The first reform act sought to reapportion representation in Parliament in a way fairer to the cities of the industrial north, which had experienced tremendous growth, and did away with "rotten" and "pocket" boroughs like Old Sarum, which with only seven voters (all controlled by the local squire) was still sending two members to Parliament. This act not only re-apportioned representation in Parliament, thus making that body more accurately represent the citizens of the country, but also gave the power of voting to those lower in the social and economic scale, for the act extended the right to vote to any man owning a household worth £10, adding 217,000 voters to an electorate of 435,000. Approximately one man in five now had the right to vote.
It is necessary to stress the fact that the number of new industrial seats created was still small. It is estimated that while Manchester, Birmingham and Liverpool comprised over 2% of the population, they were represented by less that 1% of the seats in the Commons. This was mainly due to the Whig idea concerning what representation was. In drafting the Bill, they took it to be a representation of interests, such as coal mining or spinning, rather than the representation of citizens. Hence under this system, a small town could be enfranchised if it was dominated by a certain interest, whereas a more populous one would not if it lacked this defining feature. As the population increasingly were based in urban areas, this gave a certain bias towards agriculture. There therefore remained a strong bias in Parliament in favour of the landed interest, and the urban, industrial areas of Britain were too minor a part of the political nation to comprise anything other than a small and unimportant section of Parliament. The disequilibrium of interests would remain unresolved until the next Reform Act of 1867.
Demand for reform had grown as the Industrial Revolution had grown, and in addition to the demand for the fairer distribution of voting towns there were also calls for a change in the voting process. At the time the vote was only open to landowners, meaning that almost 95 percent of the population had no say in political matters. The vote was done by counting hands in an open vote, a process that made it easy for a landlord to see which of his tenants had betrayed him and so treat them worse as a result. This led to corruption. Most radicals wanted changes that would mean the vote for all and a secret ballot, where voters could cast their vote anonymously. A key omission of the 1832 Reform Act was that it made no attempt to reform the actual electoral process. Voting was still carried out in public, and no steps were taken to eliminate the bribery and corruption.
The terms of the Reform act had been heavily compromised. Although the rotten boroughs had generally been eliminated and the new industrial centres enfranchised, the process remained the same open vote, and the ten pound property qualification still meant that the majority of the working classes, who owned nothing, could not vote. Also, it was still necessary to pay to stand for election, and so almost all people who stood for election were still aristocrats, landowners or businessmen. This led to many working class people resenting the Whigs, and their failure over the next ten years. Although the Act had been conceived as a final resolution of the reform question, pressure was exerted by groups like the Chartists, and the Great Reform Act was very far from being the last Reform Act in British politics.

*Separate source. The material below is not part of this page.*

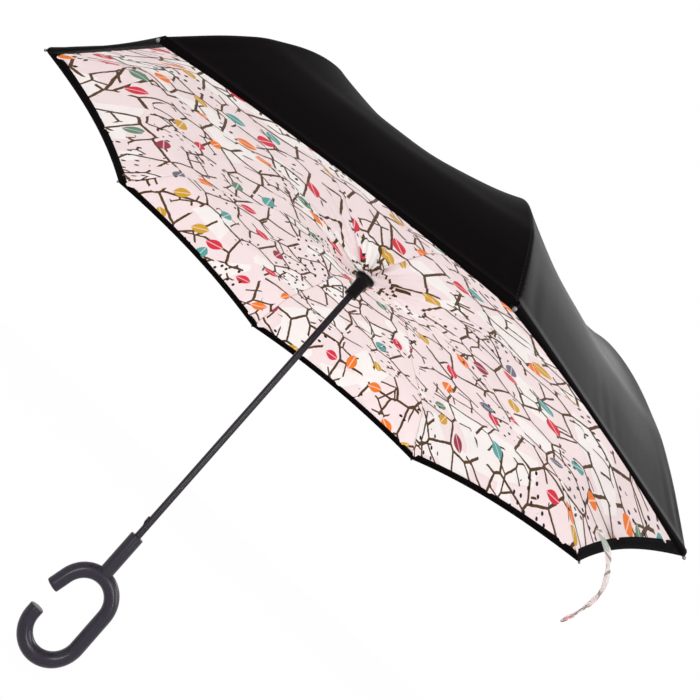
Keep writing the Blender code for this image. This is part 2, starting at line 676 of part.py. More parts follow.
def build_strap(group, material, snap_material):
    """Closing strap that hangs from the rim, with its snap."""
    points = [Vector((CANOPY_RADIUS * x, CANOPY_RADIUS * y, RIM_HEIGHT + DOME_HEIGHT * h))
              for x, y, h in zip(STRAP_X_SHARES, STRAP_Y_SHARES, STRAP_HEIGHT_SHARES)]
    path = smooth_path(points, 2)
    middle = path[len(path) // 2]
    side = Vector((-middle.y, middle.x, 0.0)).normalized()
    bm = bmesh.new()
    rings = []
    last = len(path) - 1
    for index, point in enumerate(path):
        along = (path[min(index + 1, last)] - path[max(index - 1, 0)]).normalized()
        normal = along.cross(side).normalized() * (STRAP_THICKNESS / 2)
        reach = side * (STRAP_WIDTH / 2)
        corners = (point - reach - normal, point + reach - normal, point + reach + normal, point - reach + normal)
        rings.append([bm.verts.new(corner) for corner in corners])
    for one, two in zip(rings, rings[1:]):
        for index in range(4):
            following = (index + 1) % 4
            bm.faces.new((one[index], one[following], two[following], two[index]))
    bm.faces.new(rings[0])
    bm.faces.new(rings[-1])
    dress(place("strap", finish_mesh(bm, "strap"), group), material)
    along = (path[-1] - path[-3]).normalized()
    normal = along.cross(side).normalized()
    if normal.x < 0:
        normal.negate()
    seat = path[-2] + normal * (STRAP_THICKNESS / 2 + GAP)
    outline = [(SNAP_RADIUS * r, SNAP_HEIGHT * h) for r, h in SNAP_OUTLINE_SHARES]
    mesh = lathe_mesh("strap_snap", outline, 2 * SMALL_STEPS)
    mesh.transform(normal.to_track_quat("Z", "Y").to_matrix().to_4x4())
    dress(place("strap_snap", mesh, group, seat), snap_material)


def main():
    """Build every piece."""
    clear_scene()
    group = make_collection("reverse_folding_umbrella")
    cutters = make_collection("cutters")
    grip = principled("grip_rubber", (0.035, 0.033, 0.04), 0.0, 0.45)
    black_metal = principled("black_metal", (0.03, 0.028, 0.033), 0.6, 0.35)
    black_plastic = principled("black_plastic", (0.02, 0.02, 0.022), 0.0, 0.4)
    steel = principled("wire_steel", (0.6, 0.6, 0.62), 1.0, 0.35)
    channel = principled("rib_metal", (0.05, 0.05, 0.055), 0.7, 0.4)
    glass_fibre = principled("rod_glass_fibre", (0.06, 0.055, 0.05), 0.0, 0.35)
    tip = principled("tip_metal", (0.12, 0.115, 0.12), 0.8, 0.3)
    outer = principled("outer_cloth", (0.018, 0.016, 0.019), 0.0, 0.7)
    inner = principled("inner_cloth", (0.85, 0.76, 0.75), 0.0, 0.8)
    snap = principled("snap_metal", (0.08, 0.08, 0.085), 0.8, 0.35)
    build_grip(group, cutters, grip)
    build_shaft(group, cutters, black_metal)
    build_catch(group, black_metal)
    build_hub("crown", CROWN_PIVOT_HEIGHT, 1, CROWN_TOP, group, cutters, black_plastic)
    build_hub("runner_hub", RUNNER_PIVOT_HEIGHT, -1, HUB_FOOT, group, cutters, black_plastic)
    build_wires(group, steel)
    build_cap(group, black_plastic)
    build_runner(group, black_plastic)
    build_ribs(group, cutters, channel)
    build_stretchers(group, cutters, channel)
    build_rods(group, glass_fibre)
    build_tips(group, tip)
    build_canopies(group, outer, inner)
    build_strap(group, inner, snap)


main()
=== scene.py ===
"""Reverse-folding umbrella, open: black cloth outside, pale printed cloth inside.

Metres, +Z up along the shaft from the hand loop to the crown. The eight ribs stand
at equal angles from +X. The cloth is made in gore halves that ride on the frame.
"""
import math

import bmesh
import bpy
from bpy.props import FloatProperty, FloatVectorProperty, IntProperty, PointerProperty
from mathutils import Matrix, Vector


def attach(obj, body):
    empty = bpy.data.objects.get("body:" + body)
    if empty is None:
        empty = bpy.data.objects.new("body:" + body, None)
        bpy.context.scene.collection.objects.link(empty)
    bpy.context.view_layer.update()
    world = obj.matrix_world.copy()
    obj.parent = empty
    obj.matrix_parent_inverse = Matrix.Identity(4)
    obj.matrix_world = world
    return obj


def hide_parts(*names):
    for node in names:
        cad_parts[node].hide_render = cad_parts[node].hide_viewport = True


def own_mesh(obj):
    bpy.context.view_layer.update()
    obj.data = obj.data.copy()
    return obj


bl_info = {
    "name": "Reverse-folding umbrella",
    "version": (1, 0, 0),
    "blender": (4, 5, 0),
    "location": "View3D > Sidebar > Umbrella",
    "description": "Dresses the umbrella frame with cloth, grip, shaft and fittings",
    "category": "Object",
}

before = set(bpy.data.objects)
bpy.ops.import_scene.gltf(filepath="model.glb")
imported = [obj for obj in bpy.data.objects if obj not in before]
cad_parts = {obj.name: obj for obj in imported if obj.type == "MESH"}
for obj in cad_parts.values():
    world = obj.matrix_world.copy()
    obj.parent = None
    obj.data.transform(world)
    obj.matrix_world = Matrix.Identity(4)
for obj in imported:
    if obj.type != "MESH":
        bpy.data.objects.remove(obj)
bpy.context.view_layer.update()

RIB_COUNT = 8
PANEL_ANGLE = math.tau / RIB_COUNT
RIM_HEIGHT = 0.530
DOME_HEIGHT = 0.1893
INNER_RISE = 0.0808
RIM_LIFT = 0.004
OUTER_DIP = -0.009
RIDGE_RISE = 0.014
CLOTH_START = 0.0062
ELBOW_RADIUS = 0.2545
SEAT_RADIUS = 0.334
STRAIGHT_END = 0.50
# The inner strips lap over each other at the seats of the rods
TUCK_LOW = 0.290
TUCK_HIGH = 0.361
TUCK_RISE = 0.0015
TUCK_LENGTH = 0.008
SHAFT_LOW = 0.0738
SHAFT_HIGH = 0.7285
SLOT_LOW = 0.1469
SLOT_HIGH = 0.1611
SHAFT_WALL = 0.0009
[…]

The conventional historical view is to see the First Reform Act as the prelude to the Second and Third Reform Acts (1867 and 1884) and the later introduction of universal suffrage. In this “Whig” view this is part of a wise, stabilising adjustment of the political system to the rise of democracy, letting in different sections of society into politics before they move to radical opposition. Others have stressed the short-term, often chaotic nature of the reform process and the role of panic and mass action in bringing about change. There has also been a stress on the conservative elements of the 1832 measure, for example by means of increasing the number of county seats. Indeed some historians have even gone so far as to see the Act as helping destroy various kinds of popular politics. The more regulated system and the satisfaction of some middle-class interests can be seen as working against popular influence. Some historians have linked the Reform Act to other measures such as the Municipal Corporation Act of 1835, the Poor Law Amendment of 1834 and policing innovations and argued that if anything the Act was part of a process of clamping down on traditional forms of mass politics.

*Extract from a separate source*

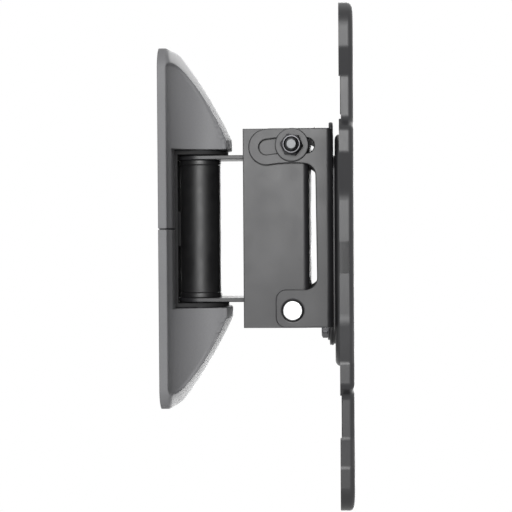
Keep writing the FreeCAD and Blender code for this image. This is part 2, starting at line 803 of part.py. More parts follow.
def tv_notches():
    # The flange is cut away at the middle of both upright sides.
    edge = tv_plate_size / 2 - tv_waist_step
    half = tv_notch_height / 2
    notches = []
    for way in (-1, 1):
        across = sorted((way * (edge - tv_notch_spread), way * (edge + past)))
        notches.append(box((boss_face_x, tv_face_x - tv_sheet), across, (level_z - half, level_z + half)))
    return notches


def flange_reliefs():
    # The flange is a little shallower between the lobes.
    rear = tv_face_x - tv_flange_depth
    half = tv_plate_size / 2
    low = middle_pattern / 2 + valley_start
    high = big_pattern / 2 - valley_end
    reliefs = []
    for side in (-1, 1):
        across = sorted((side * (half - 2 * tv_valley_step), side * (half + past)))
        for way in (-1, 1):
            upright = sorted((level_z + way * low, level_z + way * high))
            reliefs.append(box((rear - past, rear + tv_flange_relief), across, upright))
    return reliefs


def vesa_plate():
    plate = tv_tray()
    plate = plate.fuse(boss_block(0, boss_face_x, tv_face_x - 0.5 * tv_sheet))
    plate = plate.cut(boss_block(tv_sheet, boss_floor_x, tv_face_x + past))
    plate = plate.cut(tv_holes() + tv_windows() + tv_notches() + flange_reliefs())
    pivot = rod(pivot_bolt_radius + bore_gap, (boss_face_x - past, 0, level_z), (tv_face_x, 0, level_z))
    lock = rod(lock_bolt_radius + seat_gap, (boss_face_x - past, 0, lock_z), (tv_face_x, 0, lock_z))
    return plate.cut([pivot, lock])


def level_friction_pad():
    start = boss_face_x - pad_thickness
    pad = plate_face(pad_width / 2, pad_foot_z, pad_top_z, pad_corner, start)
    pad = pad.extrude(Vec(pad_thickness, 0, 0))
    pad = pad.cut(rod(pivot_bolt_radius + bore_gap, (start - past, 0, level_z),
                      (boss_face_x + past, 0, level_z)))
    return pad.cut(rod(lock_bolt_radius + seat_gap, (start - past, 0, lock_z),
                       (boss_face_x + past, 0, lock_z)))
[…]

The importance of the 1832 Act has of course been open to a number of interpretations over the last several decades: as the means through which a responsible aristocratic party sought to prevent unprecedented agitation from turning into revolution; as a way of perpetuating landed influence within the new electoral system by cordoning it off from the new borough constituencies; as a way to 'attach numbers to property and good order', in the words of the earl of Durham, i.e. to reconcile the middle classes to the existing political system by giving them a more obvious stake in it. Recent studies have tended to stress the narrowness of the Act, with Frank O'Gorman emphasizing that it increased the national electorate from a mere fourteen to an only slightly less paltry eighteen percent. It should also be noted that The Reform Act was sexist as well as elitist, the terms of the Act explicitly excluded women as it defined the parliamentary franchise as the exclusive privilege of propertied men.
As mentioned at the beginning of this discussion, the importance of the Act lay in its ramifications rather than its actual terms. It has been said that the Act made as little change to the traditional structure as it could possibly do, whilst still implementing reform. The changes were an, initial small step that, although Lord XXXXX hoped it would be the end of reform, opened the floodgates for further reform and substantial change. So did the Reform Act make any major changes to the structure of British politics? I believe that the acceptance of the need for reform was in itself a dramatic change for British politics.
Evans, Eric, J. The Great Reform Act of 1832. P58.
Evans, Eric, J. The Great Reform Act of 1832. P1.